Quebec has expanded the parameters of its pre-existing tax holiday on large investments of at least $100 million. As of budget day, March 21, 2023, the maximum rebate on capital investment has increased for projects located outside Montreal and Quebec City and the program has been extended an extra five years, giving candidates until Dec. 31, 2029 to qualify.

Approved investors can receive tax exemptions on the combo of the completed project’s revenue and the employer’s contributions to Quebec’s Health Services Fund equivalent to 15, 20 or 25 per cent of the eligible capital costs of the project, to a maximum of $1 billion prorated over 10 years. Previously, five categories of economic activity were designated for the tax holiday — manufacturing; wholesale trade; warehousing; data processing; and development of digital platforms — but that has now been broadened to include: information and cultural industries; professional, scientific and technical services; arts, entertainment and recreation; agriculture and forestry; and extraction of critical and strategic resources.

The budget document calls this a move to “accelerate the expansion of activity sectors with growth potential” and identifies investments that improve productivity, have a multiplier effect in the broader economy or support the net-zero energy transition as particular priorities. It also promises a simplified application process, which, along with a shorter timeline for rebate payout (10 versus the previous 15 years), is expected to “make the measure more attractive to businesses”.

Some of newly designated investment categories appear to overlap with commercial real estate’s business interests, but it is one of 23 sectors explicitly excluded from benefitting. Others on that list — such as motion picture/video industries; broadcast and content providers; accommodations and food services; and spectator sports — would likewise seem to be logical investors in the arts, entertainment and recreation or information and cultural areas.

Even so, real estate industry insiders speculate the new program criteria could help get obsolete industrial lands cleaned up and back into productive use and/or prompt more interest in remote communities and those that have suffered an erosion of their once mainstay industries. The latter encompasses 26 specified territories of “low economic vitality” where a 25 per cent investment rebate is on offer, while urban centres outside Greater Montreal and Quebec City are in the zone where a 20 per cent incentive applies.

“There is a desire to do clean tech,” says Luciano D’Iorio, Quebec regional president for the commercial brokerage, CDNGLOBAL. “In the eastern part of Montreal, the Chamber of Commerce is active in trying to promote clean tech for those areas that were traditionally heavy industrial with refineries and petrochemical industries, and there is also a push for logistics space and companies.
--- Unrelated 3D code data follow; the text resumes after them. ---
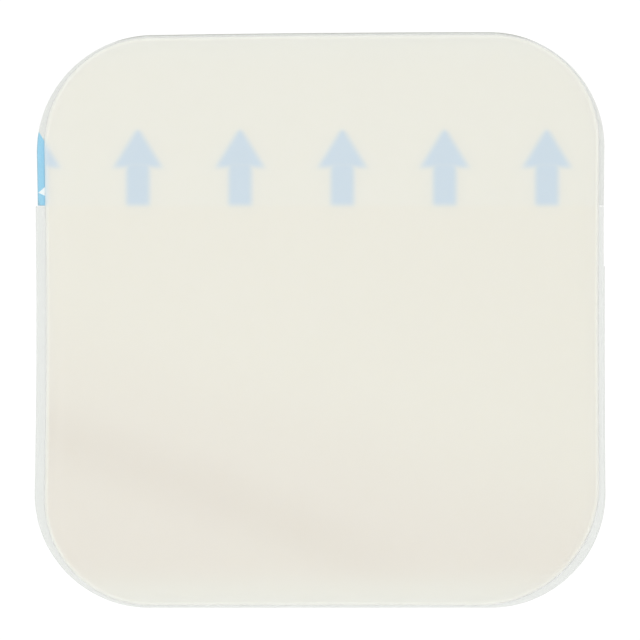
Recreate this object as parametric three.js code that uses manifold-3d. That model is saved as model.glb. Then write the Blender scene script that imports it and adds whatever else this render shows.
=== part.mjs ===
// A square hydrogel wound dressing with round corners, lying flat on its peel-off release liner.
// Millimetres. +X runs to the right, +Y up the dressing, the way the arrows point, and +Z up from the
// surface that the liner lies on. The origin is on that surface, under the middle of the dressing.
import * as THREE from "three";
import { mergeVertices } from "three/addons/utils/BufferGeometryUtils.js";
import Module from "manifold-3d";

const wasm = await Module();
wasm.setup();

// The whole dressing as it is cut from the web
const overallWidth = 99.6;
const overallHeight = 100.4;
const cornerRadius = 20;
const leftWaist = 0.3; // how far the left side draws in at its middle
const rightWaist = 0.15; // the same for the right side
const topLean = 0.5; // how far the top edge has fallen where the upper left corner begins

// Backing film
const filmThickness = 0.05;

// Gel sheet, a little smaller than the film and not quite centred under it
const gelThickness = 2;
const gelShoulder = 4; // width of the soft edge, where the gel thins out
const gelShoulderPower = 2.5; // 2 is an elliptical edge, and more is a squarer one
const gelMarginLeft = 1.7;
const gelMarginRight = 0.9;
const gelMarginEnds = 0.4;
const gelCornerTighter = 1.5; // three of the gel's corners are this much tighter than the film's
const gelCornerRounder = 1; // and the lower right one is this much rounder

// Release liner, in two pieces that meet at a cut across the dressing
const linerThickness = 0.12;
const printedStripDepth = 30.3; // from the top edge to the cut
const cutWidth = 0.1;
const printedStripInset = 0.4; // the printed strip stops short of the film on the left
const plainLinerStepOut = 0.15; // the plain piece stands out past the film on the right
const plainLinerStepDrop = 40.8; // from the top edge to where it steps out

// Arrows printed on the liner's outer side
const arrowPitch = 17.8;
const firstArrowInset = 0.3; // from the left edge to the middle of the first arrow
const arrowHeight = 13.6;
const arrowHeadHeight = 7;
const arrowHeadWidth = 8.6;
const arrowShaftWidth = 4.1;
const inkThickness = 0.03;

// Fineness of the curves
const cornerSteps = 14;
const sideSteps = 8;
const shoulderSteps = 8;

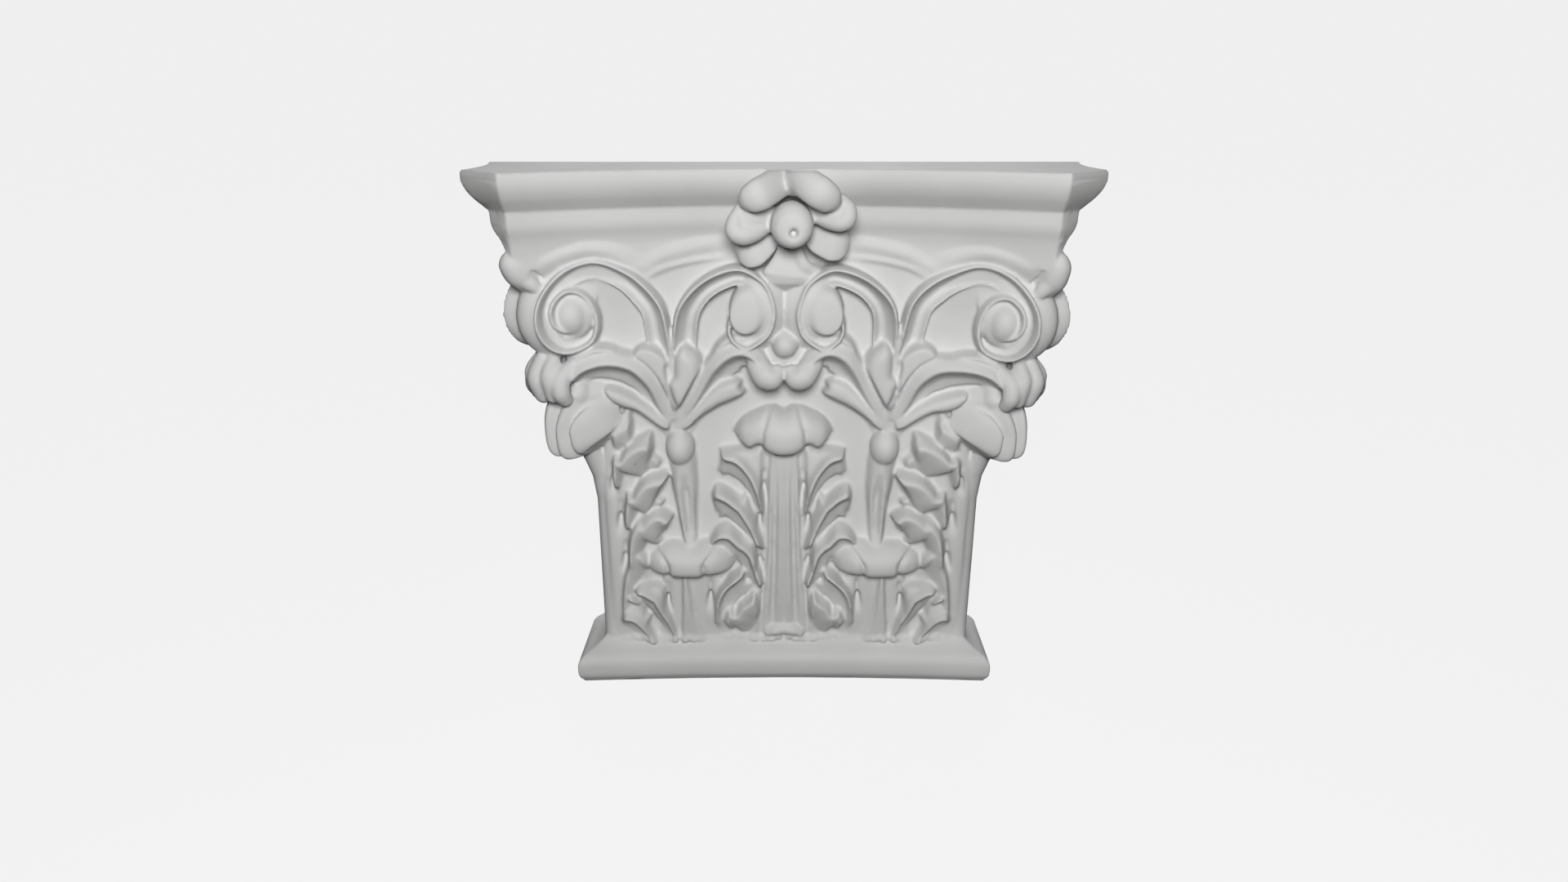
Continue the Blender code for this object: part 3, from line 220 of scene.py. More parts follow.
class Forms:
    """Closed forms, as points and faces."""

    def __init__(self):
        self.points = []
        self.faces = []
        self.count = 0

    def add(self, points, faces):
        self.points.append(np.asarray(points, float))
        self.faces.extend([tuple(i + self.count for i in face) for face in faces])
        self.count += len(points)

    def loft(self, rings, side=False, both=True):
        """Closed skin over rings of points, also on the side face and on the other half."""
        rings = np.asarray(rings, float)
        rows, size = rings.shape[:2]
        faces = ring_faces(rows, size)
        faces.append(tuple(range(size - 1, -1, -1)))
        faces.append(tuple((rows - 1) * size + j for j in range(size)))
        points = rings.reshape(-1, 3)
        for version in (points, turned_to_side(points)) if side else (points,):
            self.add(version, faces)
            if both:
                self.add(version * (-1, 1, 1), [face[::-1] for face in faces])

    def ball(self, centre, radii, side=False, both=True):
        turn = 2 * pi * np.arange(24) / 24
        rings = []
        for polar in pi * np.arange(1, 12) / 12:
            ring = columns(radii[0] * sin(polar) * np.cos(turn), radii[1] * sin(polar) * np.sin(turn),
                           np.full(24, radii[2] * cos(polar)))
            rings.append(ring + centre)
        self.loft(rings, side, both)

    def tube(self, path, radii, side=False, both=True):
        """Round finger along a path (x, p, z), with rounded ends."""
        line = curve(path, 5)
        run, wide, thick = line_frames(line)
        turn = turns(20)
        rings = []
        last = len(line) - 1
        spots = [(0, -a, s) for a, s in FINGER_END] + [(i, 0, 1) for i in range(last + 1)]
        spots += [(last, a, s) for a, s in FINGER_END[::-1]]
        for i, ahead, share in spots:
            radius = along(radii, i / last)
            centre = line[i] + run[i] * ahead * radius
            rings.append(centre + radius * share * (np.outer(np.cos(turn), wide[i])
                                                    + np.outer(np.sin(turn), thick[i])))
        self.loft(rings, side, both)

    def band(self, path, half_widths, heights, section, ground):
        """Strip along a path on a surface, with a section across it."""
        line = curve(path)
        t = np.linspace(0, 1, len(line))
        run = unit(np.gradient(line, axis=0))
        across = columns(-run[:, 1], run[:, 0])
        s = np.linspace(-1, 1, 17)
        rings = [sheet_ring(here, across[i], s * along(half_widths, t[i]),
                            along(heights, t[i]) * section(s), ground, SINK)
                 for i, here in enumerate(line)]
        self.loft(rings, both=False)


# Sections across a strip, for s from -1 to 1
def dome(s):
    return np.sqrt(np.clip(1 - s * s, 0, 1))


def soft(s):
    return np.clip(1 - s * s, 0, 1) ** 2


def shield(s):
    return 0.8 + 0.2 * dome(s)


def plate(s):
    return np.clip((1 - np.abs(s)) * 3, 0, 1) ** 0.5


def ribbon(gap, width):
    """Cove across a ribbon, at a gap from its outer edge, where a rim stands."""
    width = max(width, 7)
    rim = RIM_THICKNESS
    places = (0, 0.8, 1.4, rim, rim + 1, 0.37 * width, 0.5 * width, 0.64 * width, 0.78 * width,
              width - 1.5, width - 0.6, width)
    return np.interp(gap, places, (0.6, 0.92, 1, 0.97, 0.72, 0.48, 0.27, 0.2, 0.28, 0.48, 0.6, 0.46))


# How a fold runs down from its crest, 0, to its edge, 1, on its steep and on its gentle side
UNDER_FOLD = ((0, 0.1, 0.22, 0.36, 0.55, 0.8, 0.94, 1), (1, 0.95, 0.76, 0.52, 0.36, 0.28, 0.24, 0.1))
OVER_FOLD = ((0, 0.1, 0.3, 0.7, 1), (1, 0.97, 0.86, 0.72, 0.55))

# How a lobe's face runs down from its crest, 0, to its low edge, 1
SLOPE = ((0, 0.08, 0.3, 0.6, 0.85, 1), (1, 0.96, 0.86, 0.66, 0.42, 0.16))
VALLEY = ((0, 0.06, 0.16, 0.26, 0.4, 0.85, 0.94, 1), (1, 0.92, 0.66, 0.52, 0.47, 0.27, 0.13, 0.02))
# How it steps down behind the crest, in millimetres
STEP_BACK = ((0, 0.9, 2.2, 3, 6), (1, 0.92, 0.86, 0.64, 0.52))


def lean(z):
    """Share of their full relief that the leaves have at a height."""
    return np.interp(z, (20, 40, 80, 140), (0.35, 0.62, 0.9, 1))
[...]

However, this (the incentive) could have more effect outside the Montreal area.”

Also of potential interest to Quebec’s real estate and development industry, the 2023-24 budget allocates $11 million over three years to support implementation of building information modelling (BIM) and $88 million over six years for various elements of the recently adopted vision for architecture and land-use planning, Politique nationale d’architecture et d’aménagement du territoire (PNAAT). The latter envelope of expenditures includes funds to help municipalities with land-use planning exercises and to establish a new coordinating body for architecture.
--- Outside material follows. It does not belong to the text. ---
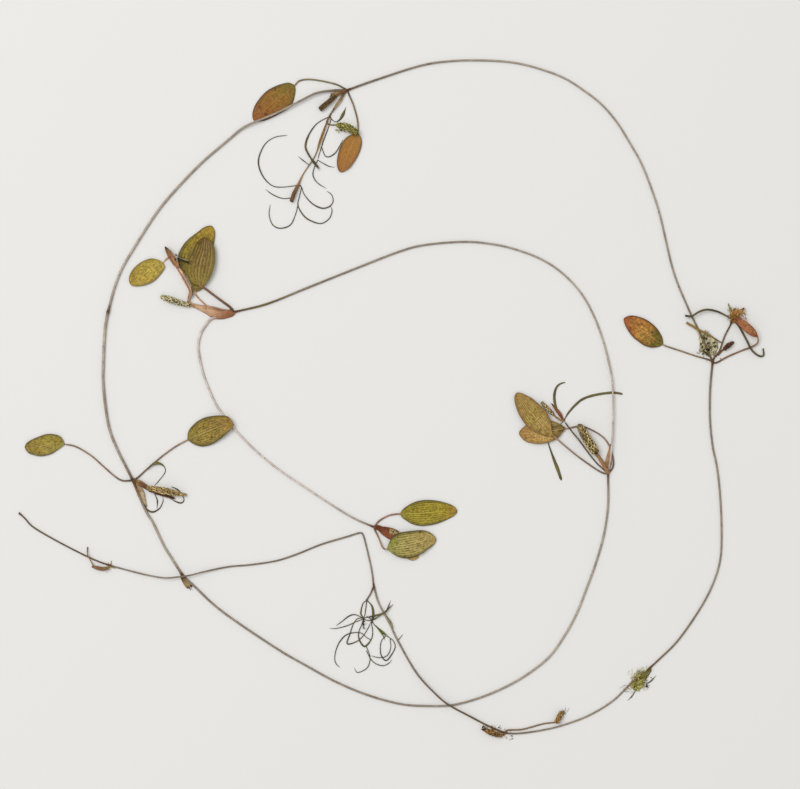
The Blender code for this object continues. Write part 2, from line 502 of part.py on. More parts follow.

“Establishing a governance structure will promote the creation of a genuine culture of architectural quality in Québec. The main mandate of this governance structure will be to mobilize and obtain the support of stakeholders with respect to high-quality architecture,” the budget document states. “It will also need to gather data on architecture projects and monitor the integration and development of architectural quality in the government’s practices and actions. In addition, it will need to support research and innovation in architecture and promote Québec architecture.”

The Ontario government has allocated $780 million over three years to underwrite its newly unveiled tax credit for investment in manufacturing facilities and/or equipment. As proposed, it will take the form of a 10 per cent refundable corporate income tax credit, to a maximum of $20 million per year, on qualifying costs of acquiring, constructing or renovating buildings and/or purchasing machinery or equipment used in manufacturing or processing.

Canadian-controlled private corporations with a fixed place of business in Ontario would be eligible. The tax credit would be available on investments made as of budget day, March 23, 2023.

“This tax incentive would help local manufacturers invest and expand, creating good‐paying jobs and helping rebuild the economy,” the budget document states. “The government would undertake a review of the credit every three years. The review would evaluate the credit for effectiveness, compliance burden and administrative costs.”

Meanwhile, a larger review of Ontario’s tax system is promised.

“The tax review will build on the government’s track record of supporting business, seniors and working families. It will prioritize competitiveness and long‐term growth in the province, as well as the fairness and effectiveness of tax relief and supports,” the budget document advises. “The review will also focus on modernized administration tools that strengthen Ontario’s growth and prosperity and complement Ontario’s ongoing efforts to reduce red tape.”

Looking beyond Ontario’s taxing purview, the budget document urges the federal government to adjust the harmonized sales tax (HST)/goods and services tax (GST) to provide relief on the development costs of new housing.